How powerful of a political entity is New Donk City?  Like, is it really just a city or is that just a name and it’s actually on the same scale as a kingdom?  The stage’s background implies that it’s a massive urban sprawl, so maybe it’s more than capable of rivaling the Mushroom and Koopa Kingdoms?  Does it have a standing army?  Given that the Koopas are consistent warmongers, what’s Pauline’s approach to foreign policy when violent turtles come knocking? 

It really says a lot this game when my biggest complaint so far -- again, at this very early juncture -- is that it seems like the sort of thing that would induce a panic attack.  So much ground to cover!  So many Power Moons to find!  So many coins (of two varieties, no less) to collect!  So many transformations!  So many secrets!  So many things to throw your cap at and interact with!  Is that a thing?  Is that a thing?  Is that a thing?  And then you’ve got all these minor details to keep up with, because if you don’t you might as well have wasted sixty bucks because you should enjoy every last painstaking detail you foolish fool!

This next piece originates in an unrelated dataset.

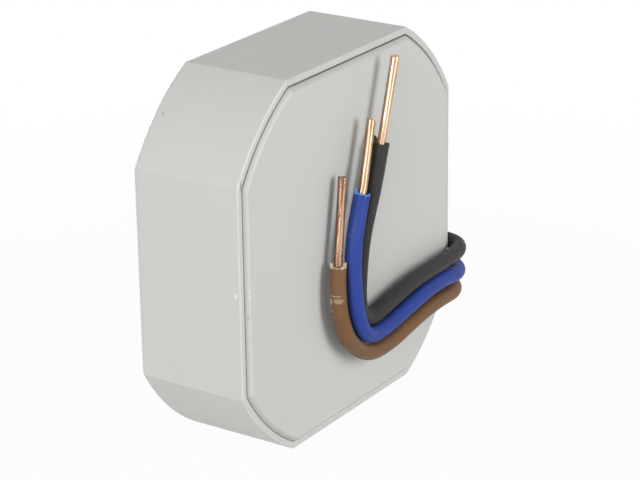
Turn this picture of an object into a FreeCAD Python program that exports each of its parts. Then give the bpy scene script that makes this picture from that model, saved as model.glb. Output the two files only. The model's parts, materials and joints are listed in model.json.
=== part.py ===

Bizarrely, Odyssey feels like both a game you can pick up and play on the go and an endeavor to be dissected over the course of dozens of hours in your room of choice.  Grab a couple of Moons, and you can end your session right there if you want.  Or you can do what I did and fuse with your chair, refusing to move until sated by the girth of your trinket collection.  Both are viable options.  I wouldn’t have expected as much, but it seems like Nintendo is doing its best to make the Switch’s versatility more than just a gimmick.  The key point, though: much like the console itself, Super Mario Odyssey is the real deal.

And it feels.



And that’ll do it for now.  See you next --

Wait, hold on.  What’s Pauline’s last name?

In summation, Super Mario Odyssey is a piece of trash because it doesn’t tell you enough about Pauline.  0/10.  Do not buy.